==== Data extract ====
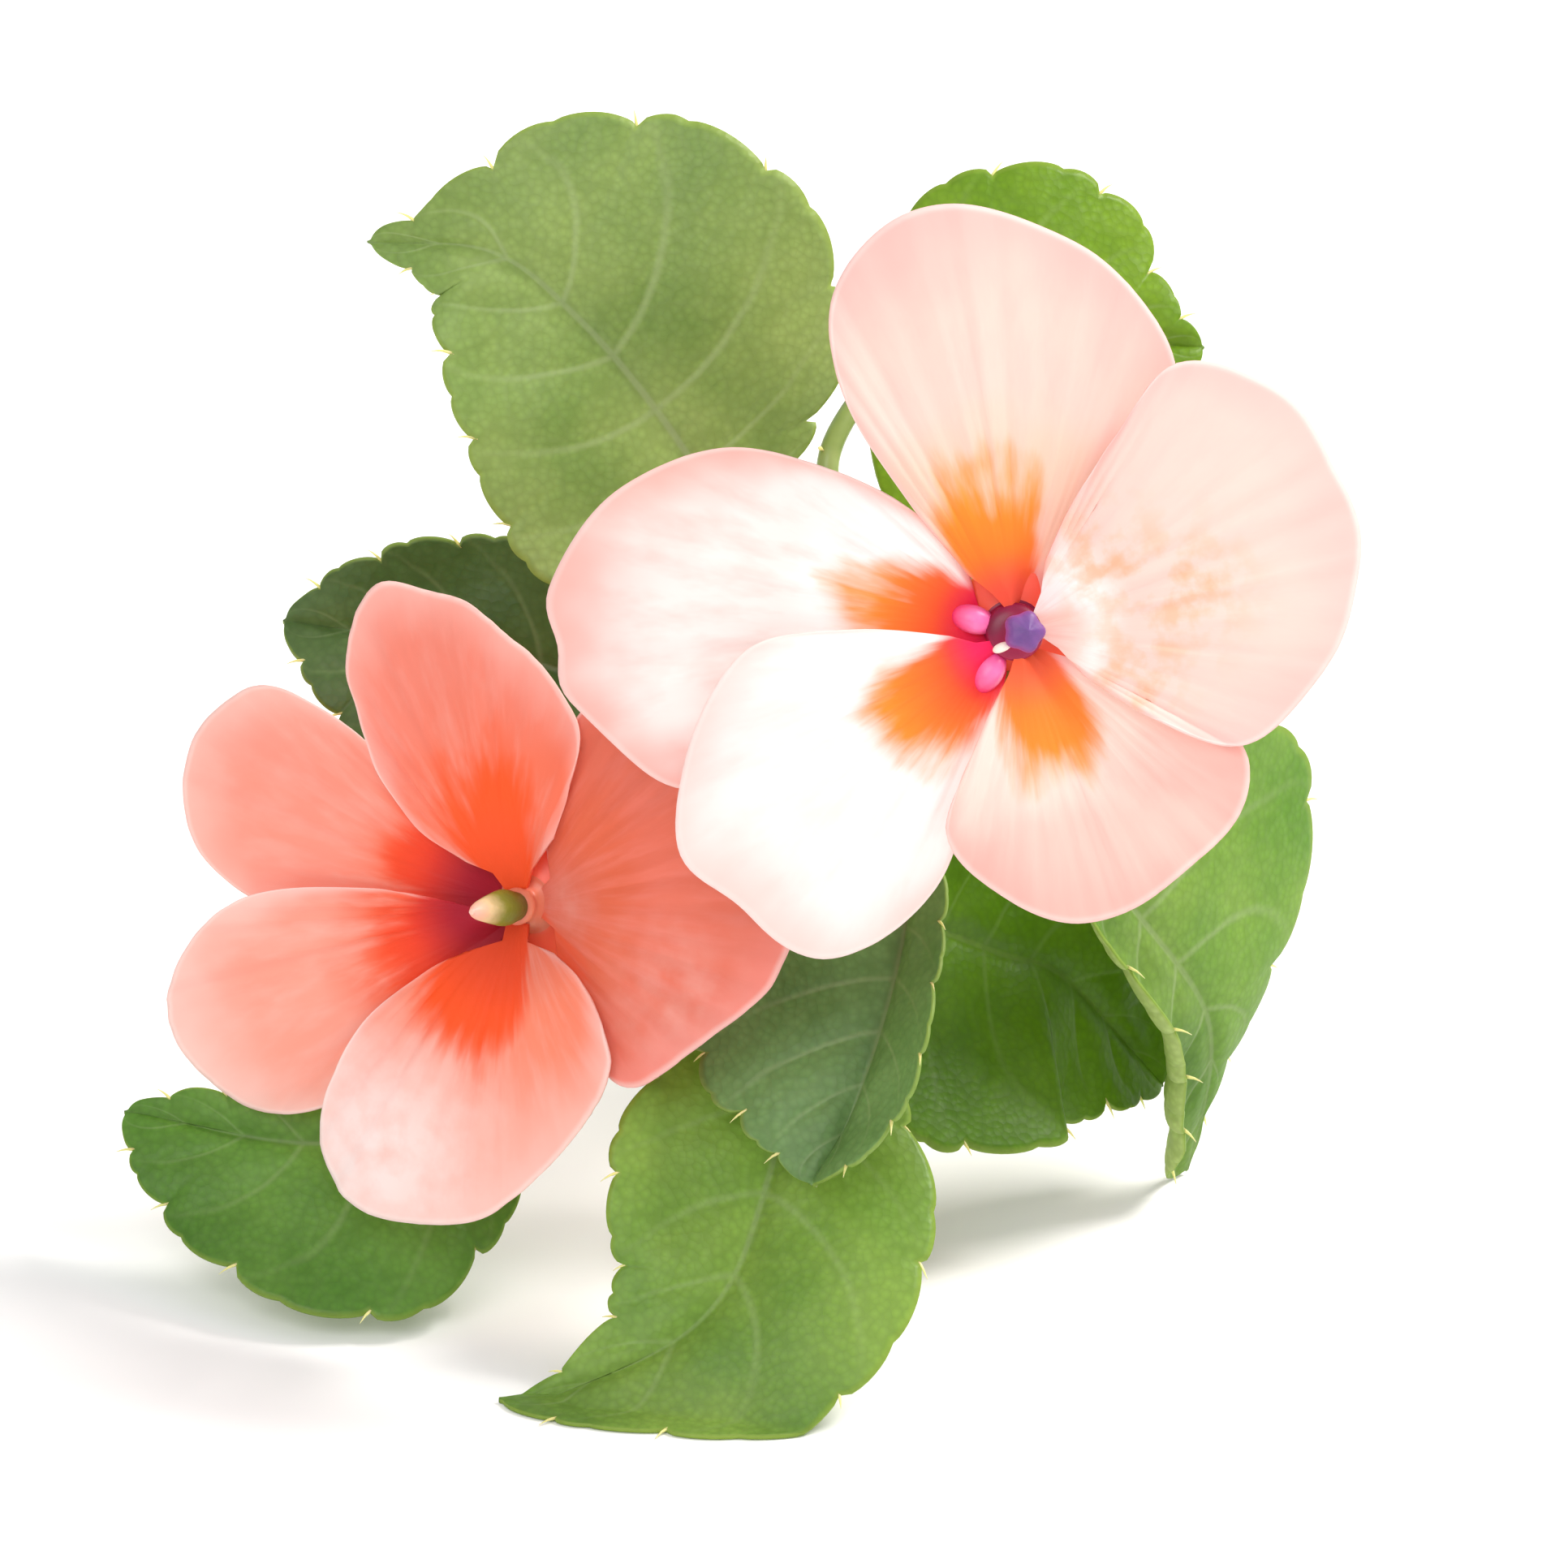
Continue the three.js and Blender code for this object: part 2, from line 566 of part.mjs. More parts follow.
// The fused stamens of the young flower: a short white column with its purple anther cap
function antherMesh() {
  const curve = curveThrough([[0, 0, -0.3], [0.1, 0, 1.2], [0.3, 0.1, 2.6]]);
  const radiusAt = (t) => profile([0, 0.35, 0.6, 0.85, 1], [0.5, 0.5, 0.95, 0.95, 0.35], t);
  return named('peach_anther_cap', rod(curve, radiusAt, 10, 8), ANTHER_PURPLE);
}

// The older flower has shed its anthers and shows the green pistil
function pistilMesh() {
  const curve = curveThrough([[0, 0, -0.3], [0, 0, 1.6], [0.1, 0, 4.6]]);
  const radiusAt = (t) => profile([0, 0.3, 0.6, 0.85, 1], [0.75, 0.95, 0.75, 0.45, 0.15], t);
  return named('salmon_pistil', rod(curve, radiusAt, 12, 8), PISTIL_GREEN);
}

function stemMesh() {
  const curve = curveThrough(STEM_PATH);
  const stations = STEM_RADII.map((_, i) => i / (STEM_RADII.length - 1));
  const radiusAt = (t) => {
    const swell = STEM_NODES.reduce((sum, node) => sum + Math.exp(-(((t - node) / NODE_LENGTH) ** 2)), 0);
    return profile(stations, STEM_RADII, t) + NODE_SWELL * swell;
  };
  return named('stem', rod(curve, radiusAt, 40, 10), STEM_GREEN);
}

const sprig = new THREE.Group();
sprig.position.set(-BOX_MIDDLE.x, -BOX_MIDDLE.y, 0);
sprig.add(stemMesh());
LEAVES.forEach((leaf) => sprig.add(leafMesh(leaf)));

const peach = flowerGroup(PEACH_FLOWER);
peach.add(antherMesh());
sprig.add(peach, pedicelMesh(PEACH_FLOWER));

const salmon = flowerGroup(SALMON_FLOWER);
salmon.add(pistilMesh());
sprig.add(salmon, pedicelMesh(SALMON_FLOWER));

export default sprig;
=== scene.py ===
# A cut sprig of busy lizzie, lying as picked: two flowers, eight leaves and their stem, with the
# thin blades, veins, bristles, furrowed petals and colours that the solid frame leaves out.
# Lengths are in millimetres and angles in degrees until a piece's mesh is made, in metres.
# The layout has the shoot tip above (0, 0), and the flowers face -Y.
import math

import bpy
import numpy as np
from mathutils import Matrix, Vector


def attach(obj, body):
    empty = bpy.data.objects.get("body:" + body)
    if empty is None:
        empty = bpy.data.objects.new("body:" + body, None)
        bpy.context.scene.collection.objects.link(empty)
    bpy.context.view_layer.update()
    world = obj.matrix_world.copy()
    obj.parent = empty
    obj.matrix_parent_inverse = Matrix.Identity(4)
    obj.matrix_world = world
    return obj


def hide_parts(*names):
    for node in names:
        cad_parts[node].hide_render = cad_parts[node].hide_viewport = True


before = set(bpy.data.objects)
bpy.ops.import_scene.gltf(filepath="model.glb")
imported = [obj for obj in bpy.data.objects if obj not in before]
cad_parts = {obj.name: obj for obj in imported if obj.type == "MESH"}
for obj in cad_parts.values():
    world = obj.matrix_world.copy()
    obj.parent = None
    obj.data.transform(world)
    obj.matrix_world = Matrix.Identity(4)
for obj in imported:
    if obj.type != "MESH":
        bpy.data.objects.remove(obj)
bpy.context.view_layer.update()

METRES = 0.001
# The middle of the sprig's box in this layout, which is the frame's own origin
BOX_MIDDLE = (-9.39, 18.98, 0)
rng = np.random.default_rng(7)

# ---- Leaf blades: lengths across them are in mm, and places along them go from 0 to 1 ----
TEETH = 7
ROWS_PER_TOOTH = 20
BLADE_COLUMNS = 22
LEAF_THICKNESS = 0.34
LEAF_EDGE_THINNING = 0.45
TOOTH_DEPTH = 0.75
TOOTH_LEAN = 1.4
TOOTH_ROUNDNESS = 0.42
# A second, shallower notch splits each tooth where the half blade is wider than this
SECOND_NOTCH_DEPTH = 0.45
SECOND_NOTCH_WIDTHS = (2, 5)
TIP_TEETH_LOSS = 0.65
TIP_TEETH_PLACES = (0.76, 0.9)
DEEPEST_NOTCH = 0.3
MOST_SLANT = 2
SLANT_STEP = 0.02
SECTION_STEPS = 16
BASE_HALF_WIDTH = 0.5
TIP_HALF_WIDTH = 0.15
REACH_STATIONS = [0, 0.06, 0.2, 0.4, 0.6, 0.8, 0.93, 1]
SWEEP = (-25, 55)
EDGE_WAVE = 0.45
EDGE_WAVES = 2.5
WAVE_LAG = 2
CALM_REACH = 5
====
#### [Task statement]
Write out the whole listing again. Match it word for word.

#### [Exercise response]
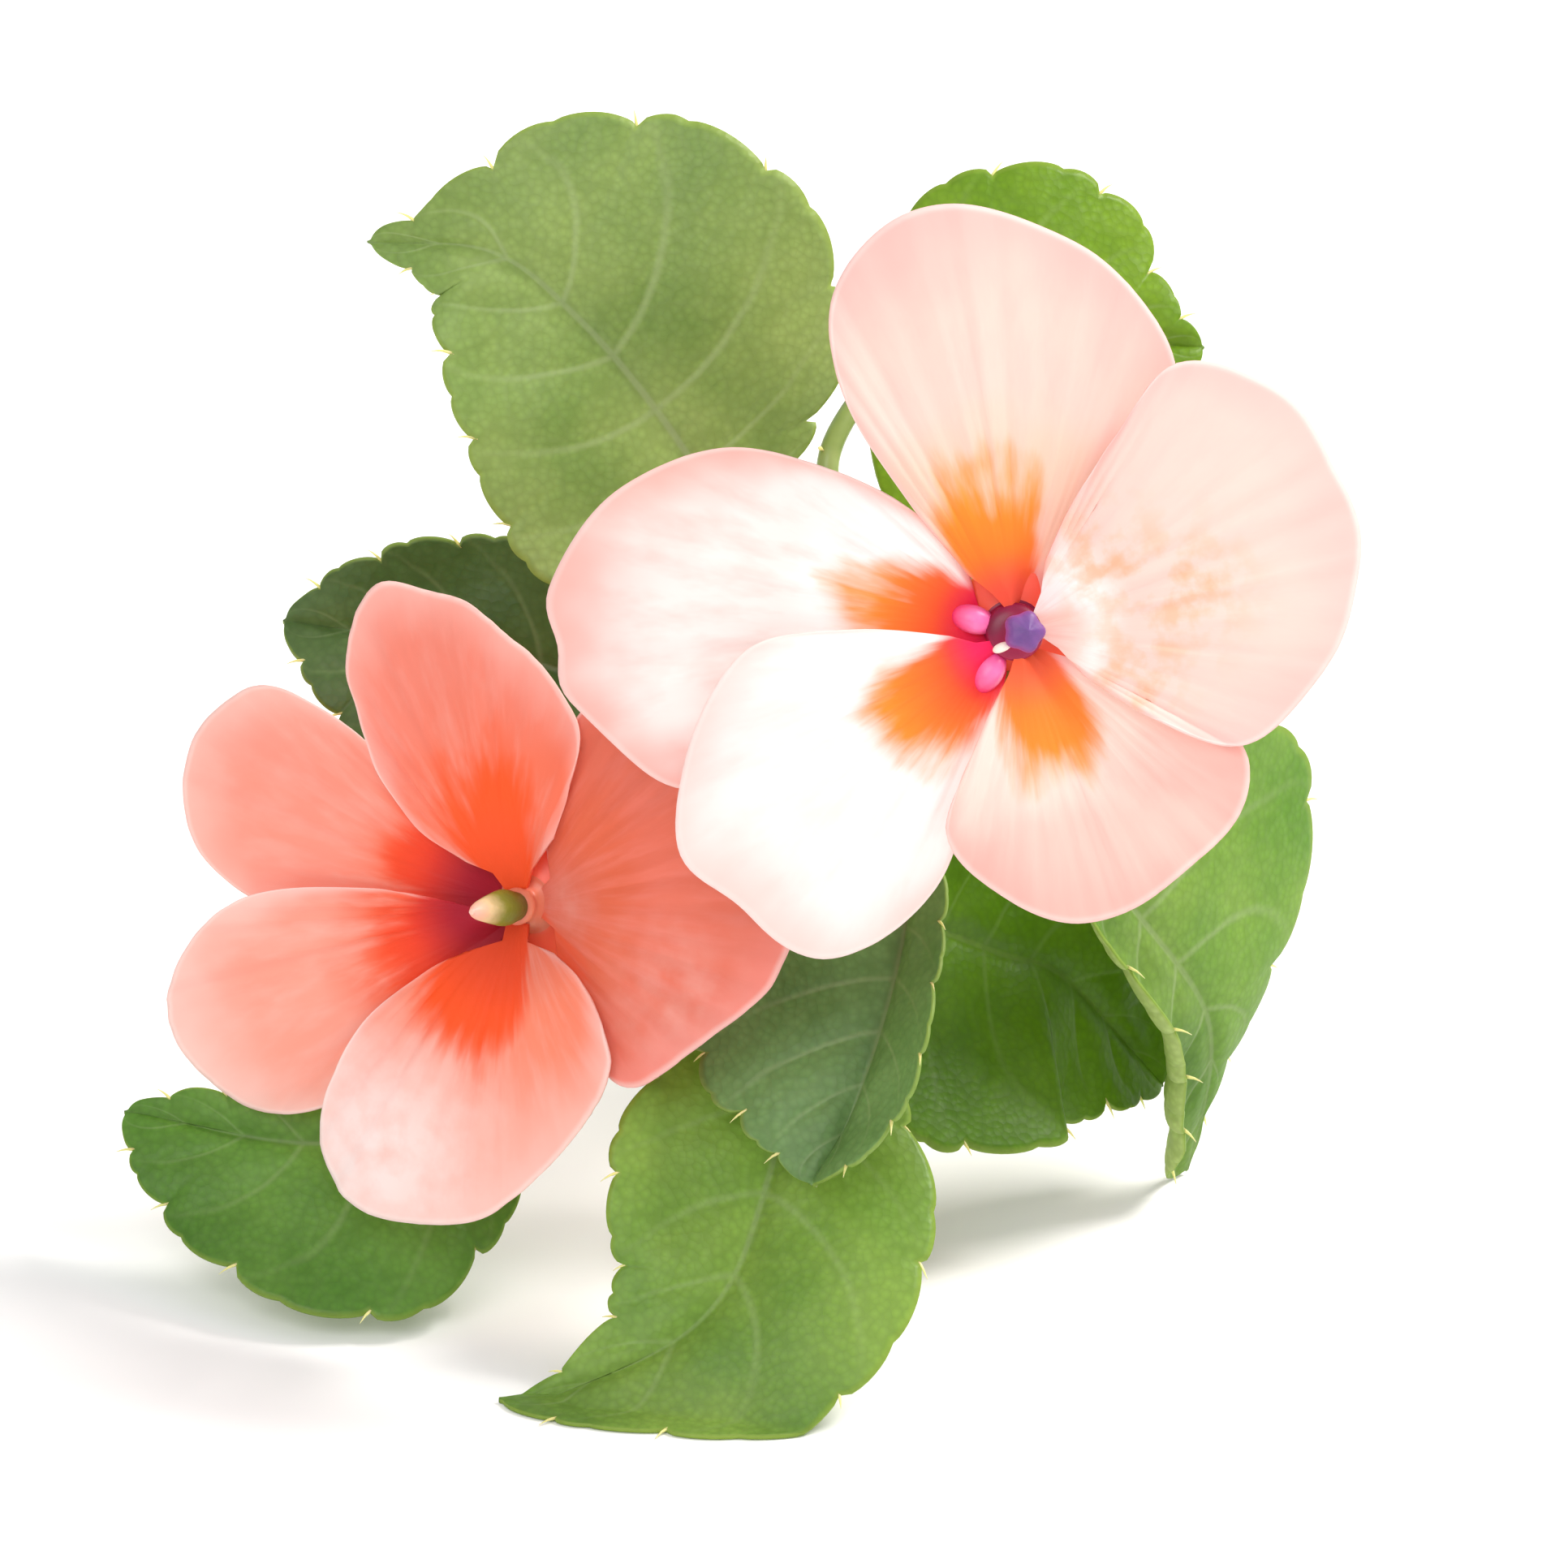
Continue the three.js and Blender code for this object: part 2, from line 566 of part.mjs. More parts follow.
// The fused stamens of the young flower: a short white column with its purple anther cap
function antherMesh() {
  const curve = curveThrough([[0, 0, -0.3], [0.1, 0, 1.2], [0.3, 0.1, 2.6]]);
  const radiusAt = (t) => profile([0, 0.35, 0.6, 0.85, 1], [0.5, 0.5, 0.95, 0.95, 0.35], t);
  return named('peach_anther_cap', rod(curve, radiusAt, 10, 8), ANTHER_PURPLE);
}

// The older flower has shed its anthers and shows the green pistil
function pistilMesh() {
  const curve = curveThrough([[0, 0, -0.3], [0, 0, 1.6], [0.1, 0, 4.6]]);
  const radiusAt = (t) => profile([0, 0.3, 0.6, 0.85, 1], [0.75, 0.95, 0.75, 0.45, 0.15], t);
  return named('salmon_pistil', rod(curve, radiusAt, 12, 8), PISTIL_GREEN);
}

function stemMesh() {
  const curve = curveThrough(STEM_PATH);
  const stations = STEM_RADII.map((_, i) => i / (STEM_RADII.length - 1));
  const radiusAt = (t) => {
    const swell = STEM_NODES.reduce((sum, node) => sum + Math.exp(-(((t - node) / NODE_LENGTH) ** 2)), 0);
    return profile(stations, STEM_RADII, t) + NODE_SWELL * swell;
  };
  return named('stem', rod(curve, radiusAt, 40, 10), STEM_GREEN);
}

const sprig = new THREE.Group();
sprig.position.set(-BOX_MIDDLE.x, -BOX_MIDDLE.y, 0);
sprig.add(stemMesh());
LEAVES.forEach((leaf) => sprig.add(leafMesh(leaf)));

const peach = flowerGroup(PEACH_FLOWER);
peach.add(antherMesh());
sprig.add(peach, pedicelMesh(PEACH_FLOWER));

const salmon = flowerGroup(SALMON_FLOWER);
salmon.add(pistilMesh());
sprig.add(salmon, pedicelMesh(SALMON_FLOWER));

export default sprig;
=== scene.py ===
# A cut sprig of busy lizzie, lying as picked: two flowers, eight leaves and their stem, with the
# thin blades, veins, bristles, furrowed petals and colours that the solid frame leaves out.
# Lengths are in millimetres and angles in degrees until a piece's mesh is made, in metres.
# The layout has the shoot tip above (0, 0), and the flowers face -Y.
import math

import bpy
import numpy as np
from mathutils import Matrix, Vector


def attach(obj, body):
    empty = bpy.data.objects.get("body:" + body)
    if empty is None:
        empty = bpy.data.objects.new("body:" + body, None)
        bpy.context.scene.collection.objects.link(empty)
    bpy.context.view_layer.update()
    world = obj.matrix_world.copy()
    obj.parent = empty
    obj.matrix_parent_inverse = Matrix.Identity(4)
    obj.matrix_world = world
    return obj


def hide_parts(*names):
    for node in names:
        cad_parts[node].hide_render = cad_parts[node].hide_viewport = True


before = set(bpy.data.objects)
bpy.ops.import_scene.gltf(filepath="model.glb")
imported = [obj for obj in bpy.data.objects if obj not in before]
cad_parts = {obj.name: obj for obj in imported if obj.type == "MESH"}
for obj in cad_parts.values():
    world = obj.matrix_world.copy()
    obj.parent = None
    obj.data.transform(world)
    obj.matrix_world = Matrix.Identity(4)
for obj in imported:
    if obj.type != "MESH":
        bpy.data.objects.remove(obj)
bpy.context.view_layer.update()

METRES = 0.001
# The middle of the sprig's box in this layout, which is the frame's own origin
BOX_MIDDLE = (-9.39, 18.98, 0)
rng = np.random.default_rng(7)

# ---- Leaf blades: lengths across them are in mm, and places along them go from 0 to 1 ----
TEETH = 7
ROWS_PER_TOOTH = 20
BLADE_COLUMNS = 22
LEAF_THICKNESS = 0.34
LEAF_EDGE_THINNING = 0.45
TOOTH_DEPTH = 0.75
TOOTH_LEAN = 1.4
TOOTH_ROUNDNESS = 0.42
# A second, shallower notch splits each tooth where the half blade is wider than this
SECOND_NOTCH_DEPTH = 0.45
SECOND_NOTCH_WIDTHS = (2, 5)
TIP_TEETH_LOSS = 0.65
TIP_TEETH_PLACES = (0.76, 0.9)
DEEPEST_NOTCH = 0.3
MOST_SLANT = 2
SLANT_STEP = 0.02
SECTION_STEPS = 16
BASE_HALF_WIDTH = 0.5
TIP_HALF_WIDTH = 0.15
REACH_STATIONS = [0, 0.06, 0.2, 0.4, 0.6, 0.8, 0.93, 1]
SWEEP = (-25, 55)
EDGE_WAVE = 0.45
EDGE_WAVES = 2.5
WAVE_LAG = 2
CALM_REACH = 5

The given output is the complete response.